How the VFX industry achieves this is the billion dollar question. Mark says "there's a correction in visual effects that needs to happen", referring to the principle that when vendors are selling goods or services for too little due to buyer pressure and intense competition, the long-term effect is that the number of many sellers withdraw from the market, the level of competition drops and prices rise.
Prices are also going to have to rise if the current push towards unionisation of VFX workers goes ahead – something that activists are trying to build momentum around bot in the US and UK. Members of a VFX union may not get paid a higher standards rate than they previously would, but they would be able to either work fewer hours or get paid overtime for those burnout-inducing all-nighters just before a project gets signed off.

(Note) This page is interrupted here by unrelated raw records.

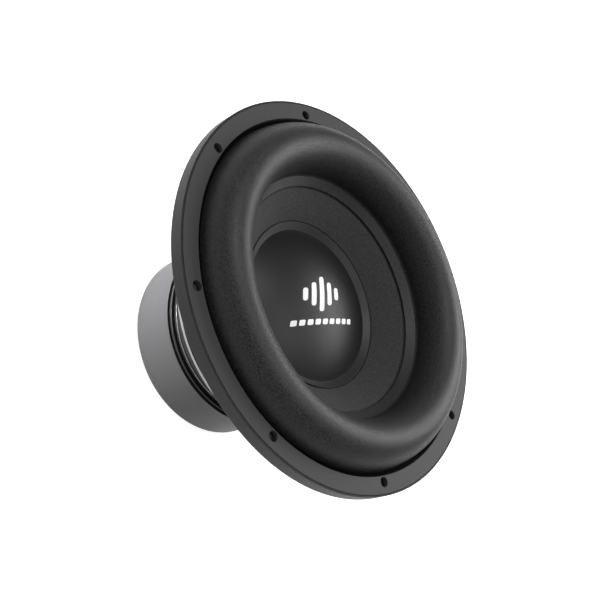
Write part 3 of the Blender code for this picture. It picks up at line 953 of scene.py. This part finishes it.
def make_cone():
    """The cone, with a groove round the dust cap and one inside the surround's lip."""
    neck = FORMER_RADIUS + GAP
    thickness = 0.0018
    skirt = neck + 0.0017
    skirt_z = 0.0954
    corners = [
        (*on_cone(CONE_EDGE_RADIUS), 0.0005),
        (*on_cone(CONE_EDGE_RADIUS, -thickness), 0.0005),
        (*on_cone(skirt, -thickness), 0.001),
        (skirt, skirt_z, 0.0005),
        (neck, skirt_z, 0.0003),
        (*on_cone(neck), 0.0005),
        (*on_cone(CAP_RADIUS - 0.0004), 0.0),
        (*on_cone(CAP_RADIUS - 0.0001, -CAP_GROOVE_DEPTH), 0.0001),
        (*on_cone(CAP_RADIUS + 0.0011, -CAP_GROOVE_DEPTH), 0.0001),
        (*on_cone(CAP_RADIUS + 0.0012), 0.0001),
        (*on_cone(LIP_INNER_RADIUS - 0.0008), 0.0002),
        (*on_cone(LIP_INNER_RADIUS - 0.0006, -LIP_GROOVE_DEPTH), 0.0001),
        (*on_cone(LIP_INNER_RADIUS - 0.0001, -LIP_GROOVE_DEPTH), 0.0001),
        (*on_cone(LIP_INNER_RADIUS + 0.0004), 0.0),
    ]
    outline = filleted(corners, 0.0005)
    made = turned("cone_body", outline, FINE_STEPS)
    finish_piece(made, "cone", "cone_pulp", "cone", "cone")


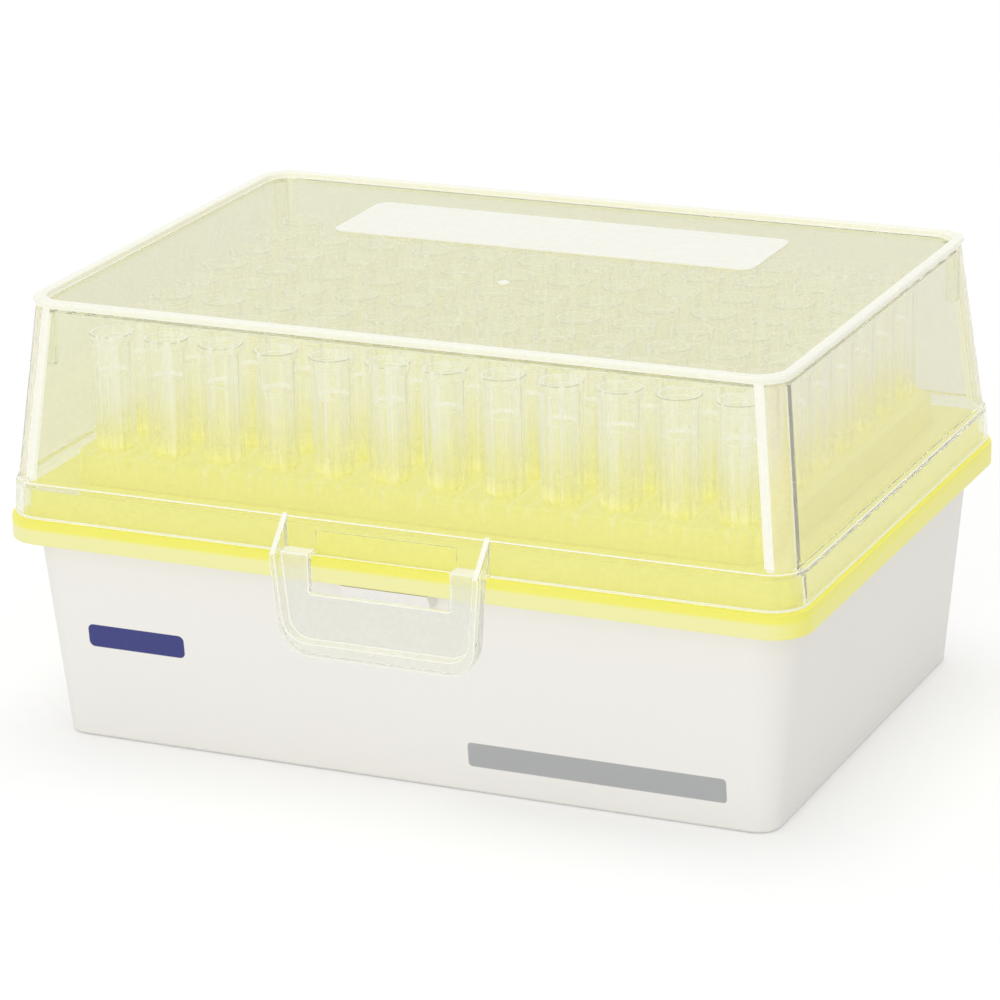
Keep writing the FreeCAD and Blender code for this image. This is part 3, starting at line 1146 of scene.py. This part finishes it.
# %% plastic of the tips
def make_tip_plastic(name, body, square_on, edge_on, streak_alpha):
    """Thin clear wall with painted highlight streaks down it, and painted yellow light and glow from
    the deck near its foot.
    """
    paint = Paint(name)
    places = []
    numbers = []
    for letter, weight in (("X", 7.3), ("Y", 3.1)):
        steps = paint.math("DIVIDE", paint.axis(letter), pitch * MM)
        places.append(paint.math("SUBTRACT", paint.math("FRACT", steps), 0.5))
        numbers.append(paint.math("MULTIPLY", paint.math("FLOOR", steps), weight))
    around = paint.add("CombineXYZ", X=places[0], Y=places[1], Z=paint.math("ADD", *numbers)).outputs[0]
    noise = paint.add("TexNoise", Vector=around, Scale=9, Detail=1).outputs["Fac"]
    # painted highlight: streaks of light down the ridges of each tip
    painted_streak = paint.ramp(noise, 0.53, 0.6)
    # painted light: near the foot the tip takes the deck's yellow light, fading out upwards
    above_deck = paint.along("Z", island_top + 1, island_top + 9)
    clear = paint.mix(painted_streak, screen(*body), screen(255, 255, 252))
    painted_deck_light = paint.mix(painted_streak, screen(243, 239, 122), screen(248, 245, 168))
    paint.feed(Base_Color=paint.mix(above_deck, painted_deck_light, clear),
               Roughness=paint.ramp(painted_streak, 0, 1, 0.12, 0.2))
    # painted glow near the foot
    painted_glow = paint.along("Z", island_top + 5, island_top)
    paint.feed(Emission_Color=paint.mix(painted_glow, (0, 0, 0, 1), screen(96, 93, 26)), Emission_Strength=1.0)
    edge = paint.add("LayerWeight", Blend=0.35).outputs["Facing"]
    wall = paint.ramp(paint.math("MULTIPLY", edge, edge), 0, 1, square_on, edge_on)
    denser = paint.math("ADD", wall, paint.math("MULTIPLY", painted_streak, streak_alpha))
    # near the foot the wall turns nearly opaque, so that the painted light there hides the shade in the
    # holes
    closed = paint.along("Z", island_top + 3.2, island_top + 0.4, 0, 0.9)
    paint.feed(Alpha=paint.math("ADD", denser, closed, clamp=True))
    return paint.material


tip_plastic = make_tip_plastic("tip plastic", (252, 250, 224), 0.17, 0.88, 0.24)
# painted highlight: nearly opaque white on the mouths and ledges
tip_mouth_highlight_plastic = make_tip_plastic("tip plastic, painted highlight on edge", (255, 254, 248), 0.85, 0.98, 0.1)
# painted shade: a dark line round each mouth's outer edge
tip_shade_line_plastic = make_tip_plastic("tip plastic, painted shade line at the lip", (184, 183, 138), 0.8, 0.9, 0.0)
print("materials", len(bpy.data.materials))

# %% [markdown]
# ## Finishes of the hood, painted highlights and painted shade
#
# One moulding shows clear walls and a frosted top, and light and shade are painted on it: edges and
# corners are painted whiter as highlights, and the end walls, back wall and top darker as shade. The
# hood could be cut up, but it is one skin, so each plastic goes to the faces in its place. Where two
# tests overlap, the later one wins.

# %% finishes, painted highlights and painted shade of the hood
def paint_faces(piece, material, test):
    """Gives a material to the faces whose middle and outward direction pass the test."""
    if material.name not in piece.data.materials:
        piece.data.materials.append(material)
    slot_number = piece.data.materials.find(material.name)
    faces = [face for face in piece.data.polygons if test(face.center / MM, face.normal)]
    for face in faces:
        face.material_index = slot_number
    print(piece.name, material.name, "on", len(faces), "faces")


hood.data.materials.append(lid_plastic)
# painted shade on the end walls and the back wall
paint_faces(hood, shaded_end_wall_plastic, lambda at, out: (
    hood_bottom < at.z < bead_bottom and (abs(out.x) > 0.9 or abs(out.y) > 0.9 and at.y > 0)))
# the frosted top, with its painted shade
paint_faces(hood, frosted_top_painted_shade, lambda at, out: at.z > ceiling - 0.2 and abs(out.z) > 0.7)
# painted highlight along the bead, the strip under it and the stacking rim
paint_faces(hood, edge_highlight_plastic, lambda at, out: (
    at.z > strip_bottom and abs(out.z) < 0.95 or at.z > lid_top - near))
# painted highlight on the rounded corners
paint_faces(hood, corner_highlight_plastic, lambda at, out: (
    hood_bottom < at.z < strip_bottom and abs(out.x) > 0.3 and abs(out.y) > 0.3))
# painted highlights: a stripe beside each corner, the line at the skirt's step and the skirt's lower
# edge
paint_faces(hood, edge_highlight_plastic, lambda at, out: (
    hood_bottom < at.z < strip_bottom and 0.05 < abs(out.x) < 0.3 and abs(out.z) < 0.2
    and abs(at.x) > hood_head[0] / 2 - 2 * hood_radius
    or skirt_top - 0.35 < at.z < skirt_top + 0.15 and 0.45 < out.z < 0.72
    or at.z < skirt_bottom + 0.25 and 0.2 < abs(out.z) < 0.93))
paint_faces(hood, polished_plastic, lambda at, out: (
    abs(at.x) < window_width / 2 + near and abs(at.y - relief_face_y) < 0.05 and out.y > 0.9))
paint_faces(hood, plate_plastic, lambda at, out: (
    abs(at.x) < window_width / 2 + near and 0.02 < at.y - relief_face_y < relief_depth
    and skirt_bottom + 0.3 < at.z < skirt_bottom + relief_height + near))

# %% [markdown]
# ## Dressing the pieces
#
# Each piece gets its plastic, rides on its body, and hides the frame's node that it stands for,
# where there is one. The clear pieces cast no shadow: traced through a hundred thin walls, hardly
# any light would reach the inside, which real plastic keeps bright.

# %% pieces, bodies and slots
def dress(piece, material, body, slot_name, *nodes):
    if material is not None:
        piece.data.materials.append(material)
    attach(piece, body)
    if nodes:
        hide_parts(*nodes)


dress(tub, tub_plastic, "rack", "tub_plastic", "base")
deck.data.materials.append(deck_plastic)
# painted glow: the end walls get the stronger glow, which lifts their shade
paint_faces(deck, deck_end_glow_plastic, lambda at, out: abs(out.x) > 0.7 and at.z > rim_top + 0.2)
dress(deck, None, "rack", "deck_plastic", "deck")
dress(hood, None, "lid", "lid_plastic", "lid")
latch.data.materials.append(latch_plastic)
paint_faces(latch, plate_plastic, lambda at, out: (
    abs(out.y) > 0.9 and latch_front - near < at.y < latch_back + near and at.z < window_bottom))
# painted highlight: the front's bevels, the straps' tops, the lower border and the window's sill
paint_faces(latch, edge_highlight_plastic, lambda at, out: (
    0.2 < abs(out.y) < 0.95 and at.y < latch_front + near
    or out.z > 0.4 and at.z > skirt_bottom
    or out.z > 0.3 and at.z < latch_bottom + bottom_border + 0.4
    or out.z > 0.3 and abs(at.z - window_bottom) < 0.3))
dress(latch, None, "lid", "lid_plastic")
for pieces, plastic in (
        ((writing_field, gate_mark), frost), (posts, lid_plastic), (hooks, latch_plastic)):
    for piece in pieces:
        dress(piece, plastic, "lid", "lid_plastic")
for number, column in enumerate(tip_columns):
    column.data.materials.append(tip_plastic)
    # painted highlight on the tips' mouths and ledges
    paint_faces(column, tip_mouth_highlight_plastic, lambda at, out: abs(out.z) > 0.5 and at.z > island_top + 1)
    # painted shade line round the mouths
    paint_faces(column, tip_shade_line_plastic, lambda at, out: 0.3 < out.z < 0.9 and at.z > tip_top - 0.3)
    dress(column, None, "rack", "tip_plastic", "tips_column_%02d" % (number + 1))
for piece in (hood, latch, writing_field, gate_mark, *posts, *hooks, *tip_columns):
    piece.visible_shadow = False
    piece.visible_diffuse = False
print("columns dressed", len(tip_columns))

# %% [markdown]
# ## Floor and sky
#
# The box stands on a pale floor under soft light from all round. Lit that softly, floor and sky
# would look grey, so they add light that only the camera and clear or glossy surfaces see. They
# show white, and the box keeps its shadow.

# %% floor and world
def seen_light(tree, strength):
    """The strength for camera, glossy and see-through rays, and 0 for all others."""
    rays = add_node(tree, "LightPath").outputs
    seen = math_node(tree, "MAXIMUM", rays["Is Camera Ray"], rays["Is Glossy Ray"])
    seen = math_node(tree, "MAXIMUM", seen, rays["Is Transmission Ray"])
    return math_node(tree, "MULTIPLY", seen, strength)


deselect()
bpy.ops.mesh.primitive_plane_add(size=8)
floor = bpy.context.object
floor.name = "floor"
floor_paint = Paint("floor")
floor_flow = floor_paint.group(moulded, Flow_scale=3)["Flow"]
floor_paint.feed(
    Base_Color=floor_paint.mix(floor_flow, (0.9, 0.9, 0.9, 1), (0.91, 0.91, 0.91, 1)),
    Roughness=0.9, Specular_IOR_Level=0.0,
    Emission_Color=(1, 1, 1, 1), Emission_Strength=seen_light(floor_paint.tree, 0.16))
floor.data.materials.append(floor_paint.material)
floor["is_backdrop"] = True

world = bpy.data.worlds.new("studio")
bpy.context.scene.world = world
world.use_nodes = True
sky = world.node_tree
ambient = 0.76
feed(sky, sky.nodes["Background"], {
    "Color": (1, 1, 1, 1), "Strength": math_node(sky, "ADD", seen_light(sky, 1 - ambient), ambient)})
print("floor", round(floor.dimensions.x, 1), "m wide, sky light", ambient)

# %% [markdown]
# ## Lamps
#
# A wide lamp overhead lays the shadow, and a low one lifts the tub's front. The low one would
# show as a white patch on the lid's top, so glossy surfaces don't see it.

# %% lamps
def add_lamp(name, place, size, power):
    """A soft square lamp that looks at the box."""
    bpy.ops.object.light_add(type="AREA", location=place)
    lamp = bpy.context.object
    lamp.name = name
    lamp.data.shape = "SQUARE"
    lamp.data.size = size
    lamp.data.energy = power
    aim = Vector((0, 0, 0.03)) - lamp.location
    lamp.rotation_euler = aim.to_track_quat("-Z", "Y").to_euler()
    return lamp


deselect()
add_lamp("overhead", (-0.1, 0.25, 1.6), 1.2, 5.0)
front_lamp = add_lamp("front", (0.0, -2.0, 0.35), 0.8, 7.0)
front_lamp.visible_glossy = False
print("lamps", [lamp.name for lamp in bpy.data.lights])

# %% [markdown]
# ## Camera and light paths
#
# A long lens keeps the box's edges nearly parallel. It is set by three angles, as on a tripod.
# Light that runs out of bounces among the clear walls ends in black, so the limits are raised.

# %% camera
lens = 160.418
eye = Vector((0.26205043, -0.58304775, 0.24633638))
heading, tilt, roll = -0.42491, -0.32459, -0.02276
ahead = Vector((math.sin(heading) * math.cos(tilt), math.cos(heading) * math.cos(tilt), math.sin(tilt)))
level = Vector((math.cos(heading), -math.sin(heading), 0))
upward = level.cross(ahead)
right = level * math.cos(roll) + upward * math.sin(roll)
up = -level * math.sin(roll) + upward * math.cos(roll)
bpy.ops.object.camera_add(location=eye)
camera = bpy.context.object
camera.data.lens = lens
camera.data.sensor_width = 36
camera.data.clip_start = 0.01
turned = Matrix((right, up, -ahead)).transposed()
camera.rotation_euler = turned.to_euler()
bpy.context.scene.camera = camera
bpy.context.scene.view_settings.view_transform = "Standard"
light_paths = bpy.context.scene.cycles
light_paths.transparent_max_bounces = 80
light_paths.max_bounces = light_paths.transmission_bounces = light_paths.glossy_bounces = 32
print("camera looks along", [round(value, 3) for value in ahead])

# %% [markdown]
# ## The dressed model's box
#
# How far the dressed model stays inside the box of the solids is printed axis by axis, so that
# anything that strays outside that box shows at once.

# %% sizes and finish
new_low, new_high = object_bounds()
for letter, *ends in zip("xyz", cad_low, new_low, new_high, cad_high):
    print(letter, "inside by", round((ends[1] - ends[0]) / MM, 3), round((ends[3] - ends[2]) / MM, 3))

"I'm in support of the idea," says Mark. "Inside studios there are artists who get taken advantage of because [they get told] 'you're working on the next James Bond film and you should be happy with that, even though I'm making you work 24 hours a day.' I think there should be some regulation, whether that's in the form of controlled overtime or a set of guidelines everyone follows.
"The result of a union is that everything's going to get more expensive – but maybe that's necessary. At least prices would be standardised across the board."
As well as VFX unions representing facility staff, Mark would also like to have one for VFX supervisors, producers and others who aren't tied to a particular house.
"On the film side, we're one of the only departments that doesn't have a union, and we come in and get paid flat rates for the day - and sometimes we get paid 6th and 7th days. Everyone else on the crew is paid hourly. They get meal breaks and if those meal breaks don't come at a certain time, they get paid extra for that. We're not covered by that and don't get paid any extra for that. We don't have healthcare or benefits."
"It's something I'd like to see on the production side, but I represent a tiny sliver of visual effects. The bigger need is for people who work in the facilities that get abused. I'd like to see that stop."